--- BEGIN MATERIAL SUPPLIED ---
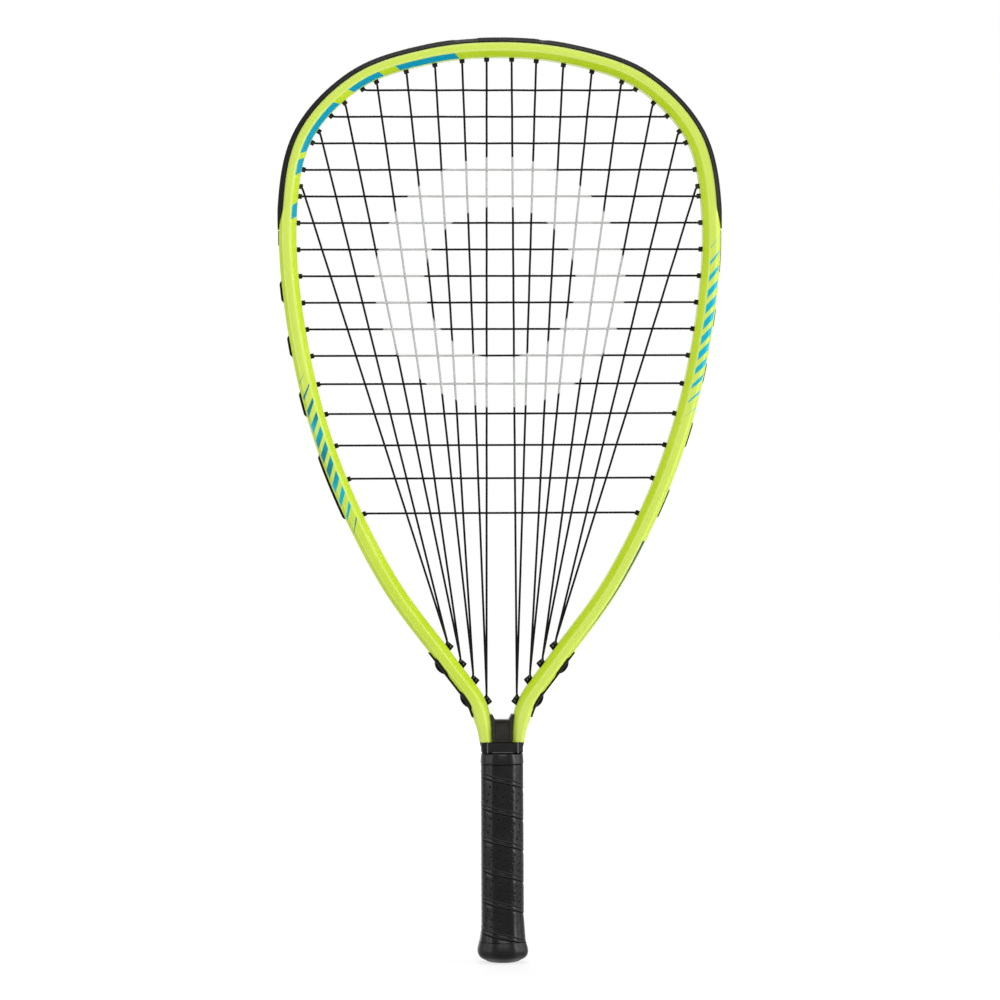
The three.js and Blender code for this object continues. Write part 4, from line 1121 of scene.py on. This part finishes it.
ROWS = np.arange(CROSS_COUNT)
GROWN = np.maximum(0, ROWS - EVEN_CROSSES)
CROSS_HEIGHTS = TOP_CROSS_HEIGHT - CROSS_PITCH * ROWS - GROWN * (GROWN + 1) / 2
CROSS_HOLES = s_at_height(CROSS_HEIGHTS, STRING_BEND)
MAIN_HOLES = s_at_angle(MAIN_ANGLES, BARREL_END)
THROAT_HOLES = s_at_height(THROAT_GROMMET_HEIGHTS, THROAT_READING)
CROSSES_ON_BUMPER = int(np.sum(CROSS_HOLES < s_at_height(BUMPER_END_HEIGHT, 0)))

# Main strings from left to right; rank counts from the outside
MAINS = np.arange(2 * len(MAIN_ANGLES))
MAIN_SIDE = np.where(MAINS < len(MAIN_ANGLES), -1, 1)
MAIN_RANK = np.where(MAIN_SIDE < 0, MAINS, MAINS[-1] - MAINS)
HEAD_S = MAIN_SIDE * MAIN_HOLES[MAIN_RANK.max() - MAIN_RANK]
THROAT_S = MAIN_SIDE * THROAT_HOLES[MAIN_RANK // 2]
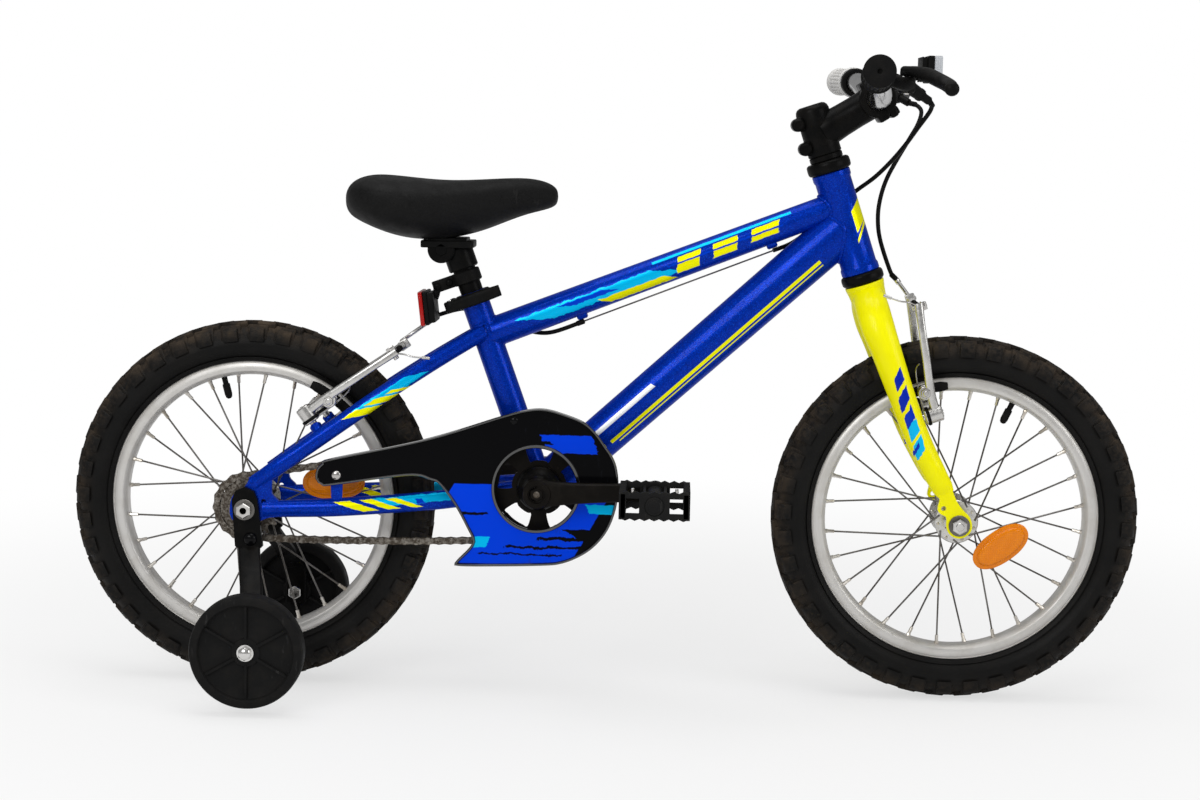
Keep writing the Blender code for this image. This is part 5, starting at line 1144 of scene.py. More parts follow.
def rim(end, axle, valve_angle):
    """The rim channel with its brake track groove, and the valve with its cap."""
    made = Piece(f"{end}_rim_channel")
    half = RIM_HALF_WIDTH
    look = f"{end} rim alloy"
    side = [
        (RIM_INNER_RADIUS, 6.0), (RIM_INNER_RADIUS + 1.0, 8.4), (RIM_INNER_RADIUS + 4.0, half - 0.5),
        (RIM_INNER_RADIUS + 5.0, half), (RIM_OUTER_RADIUS - 2.2, half - 0.2),
        (RIM_OUTER_RADIUS - 1.6, half - 0.9),
        (RIM_OUTER_RADIUS - 0.8, half), (RIM_OUTER_RADIUS, half - 0.8), (RIM_OUTER_RADIUS, half - 1.8),
        (RIM_OUTER_RADIUS - 4.0, half - 3.4),
    ]
    profile = side + [(radius, -y) for radius, y in reversed(side)]
    made.turned(profile, axle, Y, look, 128, looped=True)
    out = Vector((math.cos(valve_angle), 0.0, math.sin(valve_angle)))
    top = axle + out * (RIM_INNER_RADIUS + 1.0)
    made.turned(
        [(0.0, 0.0), (3.6, 0.0), (3.2, 2.0), (3.0, 10.0), (0.0, 10.0)], top, -out, "black rubber", 20,
    )
    cap = [
        (0.0, 9.0), (3.9, 9.0), (4.2, 10.0), (4.2, VALVE_LENGTH - 5.0), (3.4, VALVE_LENGTH - 1.6),
        (1.6, VALVE_LENGTH), (0.0, VALVE_LENGTH),
    ]
    made.turned(cap, top, -out, "black rubber", 20)
    joint = axle - out * (RIM_INNER_RADIUS + 8.0)
    made.block(joint, (0.4, half * 2 + 0.1, 14.0), look, X if abs(out.z) > 0.5 else Z, out, 0.0)
    place(made.made(50.0), f"{end}_wheel", f"{end}_rim")


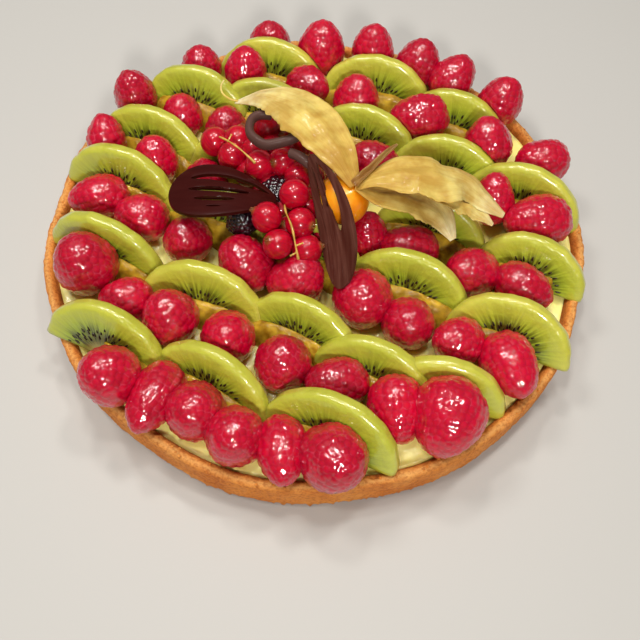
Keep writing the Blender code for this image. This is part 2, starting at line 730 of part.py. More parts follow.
def main():
    clear_scene()
    tart = bpy.data.objects.new("tart", None)
    bpy.context.scene.collection.objects.link(tart)

    biscuit = surface("shortcrust", (0.62, 0.30, 0.08), 0.75)
    cream = surface("custard", (0.88, 0.78, 0.28), 0.35)
    raspberry = surface("raspberry", (0.52, 0.02, 0.05), 0.25)
    kiwi = surface("kiwi", (0.42, 0.46, 0.05), 0.25)
    currant = surface("currant", (0.50, 0.01, 0.03), 0.12)
    dark = surface("dark_berry", (0.02, 0.008, 0.02), 0.3)
    orange = surface("physalis", (0.85, 0.32, 0.01), 0.2)
    papery = surface("husk", (0.66, 0.45, 0.12), 0.6)
    chocolate = surface("chocolate", (0.05, 0.015, 0.012), 0.35)

    crust = crust_shape()
    husk = husk_shape()
    flat_leaf = placed_leaf(**FLAT_LEAF)
    upright_leaf = upright_leaf_shape()
    trimmings = [husk, placed_leaf(**FLAT_LEAF, pierced=False), upright_leaf_shape(pierced=False)]

    ball = ball_shape(PHYSALIS_RADIUS, PHYSALIS_SIDES, PHYSALIS_RINGS)
    bmesh.ops.translate(ball, vec=PHYSALIS_PLACE, verts=ball.verts)
    carve(ball, trimmings)

    lumps = {}
    for row, groups in enumerate(KIWI_ROWS):
        for i, pieces in enumerate(groups, 1):
            lump = kiwi_lump(row, pieces)
            carve(lump, [crust, *trimmings, ball, *(shape for shape, _ in lumps.values())])
            lumps[f"kiwi_{row}_{i}"] = (lump, slice_placement(row, pieces[0]))

    half_slices = []
    for row, groups in enumerate(KIWI_ROWS):
        for piece in (p for pieces in groups for p in pieces):
            half_slices.append(placed(slice_shape(piece.radius), slice_placement(row, piece)))

    berries = {}
    for row, line in enumerate(RASPBERRY_ROWS):
        for i, berry in enumerate(line):
            placement = raspberry_placement(row, berry)
            shape = placed(berry_shape(berry.width, berry.length), placement)
            rest_on_custard(shape)
            berries[row, i] = (shape, placement)
    for shape, _ in berries.values():
        for half_slice in half_slices:
            press_against(shape, half_slice)
    pairs = {(row, i): (row, i + 1) for row, i in PRESSED_PAIRS}
    keys = list(berries)
    for n, one in enumerate(keys):
        for other in keys[n + 1 :]:
            if pairs.get(one) != other:
                middles = (berries[one][1].translation, berries[other][1].translation)
                press_together(berries[one][0], berries[other][0], middles)
    fruit = {}
    for (row, i), (shape, placement) in berries.items():
        if (row, i) in pairs.values():
            continue
        name = f"raspberry_{row}_{i + 1}"
        if (row, i) in pairs:
            combine(shape, berries[pairs[row, i]][0], "UNION")
            name = f"raspberries_{row}_{i + 1}_{i + 2}"
        carve(shape, [crust, *trimmings, ball])
        fruit[name] = (shape, placement)

    solid = [shape for shape, _ in [*lumps.values(), *fruit.values()]]
    dark_shapes = []
    for place, width, length in DARK_BERRIES:
        shape = berry_shape(width, length)
        bmesh.ops.translate(shape, vec=place, verts=shape.verts)
        carve(shape, [*trimmings, ball, *solid, *dark_shapes])
        dark_shapes.append(shape)
    heap = heap_shape()
    slice_off(heap, Vector((0, 0, HEAP_FLOOR)), Vector((0, 0, -1)))
    carve(heap, [*trimmings, ball, *solid, *dark_shapes])

    make_node("crust", crust, biscuit, tart)
    make_node("custard", custard_shape(), cream, tart)
    for name, (shape, placement) in lumps.items():
        make_node(name, shape, kiwi, tart, placement)
    for name, (shape, placement) in fruit.items():
        make_node(name, shape, raspberry, tart, placement)
    make_node("currants", heap, currant, tart)
    for i, shape in enumerate(dark_shapes, 1):
        make_node(f"dark_berry_{i}", shape, dark, tart, Matrix.Translation(DARK_BERRIES[i - 1][0]))
    make_node("physalis_fruit", ball, orange, tart, Matrix.Translation(PHYSALIS_PLACE))
    make_node("physalis_husk", husk, papery, tart, Matrix.Translation(HUSK_KNOT))
    make_node("chocolate_flat", flat_leaf, chocolate, tart)
    make_node("chocolate_upright", upright_leaf, chocolate, tart)


main()
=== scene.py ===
"""Looks of the round fruit tart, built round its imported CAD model.

Each shortcrust, custard, fruit and chocolate node is replaced by a detailed piece in the same
place. Shapes are worked out in millimetres and become metres when they become objects.
"""

import random
from collections import namedtuple
from math import atan2, cos, dist, hypot, pi, radians, sin, sqrt

import bmesh
import bpy
import numpy as np
from mathutils import Matrix, Vector, noise

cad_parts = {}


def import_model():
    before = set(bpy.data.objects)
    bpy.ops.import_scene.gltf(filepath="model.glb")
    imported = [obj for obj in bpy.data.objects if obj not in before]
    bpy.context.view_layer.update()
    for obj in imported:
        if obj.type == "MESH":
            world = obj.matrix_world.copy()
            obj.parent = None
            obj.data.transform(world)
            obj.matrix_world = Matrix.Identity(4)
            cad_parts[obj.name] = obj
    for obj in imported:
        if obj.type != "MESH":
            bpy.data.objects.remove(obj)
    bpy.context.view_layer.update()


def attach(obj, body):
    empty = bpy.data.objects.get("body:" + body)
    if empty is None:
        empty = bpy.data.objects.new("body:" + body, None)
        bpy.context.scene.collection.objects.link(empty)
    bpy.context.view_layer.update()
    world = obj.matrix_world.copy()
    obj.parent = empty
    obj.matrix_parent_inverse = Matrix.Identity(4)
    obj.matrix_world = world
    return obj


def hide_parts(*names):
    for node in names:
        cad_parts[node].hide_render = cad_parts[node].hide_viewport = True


MM = 0.001
UP = Vector((0, 0, 1))

# Shell and filling, as in the CAD model
RIM_RADIUS = 110.1
RIM_HEIGHT = 20.0
FOOT_RADIUS = 110.6
CUSTARD_LEVEL = 16.0
FLOOR_THICKNESS = 4.0
RIM_WAVE = 1.5
CREST_WAVE = 0.6
WAVES = [(0.25, 7, 1.1), (0.45, 11, 1.9), (0.3, 12, 0.3)]

# The fruit lies in rows that run from the left back to the right front.
ROW_TURN = radians(-22.5)
ROW_PITCH = 32.5
FRONT_ROW = -95.0
SLICE_SETBACK = 12.0
BERRY_TAPER = 0.17
BERRY_SINK = 0.88
SLICE_THICKNESS = 6.5
SLICE_SQUASH = 0.92

Raspberry = namedtuple("Raspberry", "along across width length turn rise lift", defaults=[0])
Slice = namedtuple("Slice", "along across turn radius base tilt lean", defaults=[0.5, 0, 21])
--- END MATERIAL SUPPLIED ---
■ SHORT TASK ■
Your task is to gather every line with the word "empty" and copy it.

■ SOLUTION FOR THIS PROBLEM ■
    empty = bpy.data.objects.get("body:" + body)
    if empty is None:
        empty = bpy.data.objects.new("body:" + body, None)
        bpy.context.scene.collection.objects.link(empty)
    obj.parent = empty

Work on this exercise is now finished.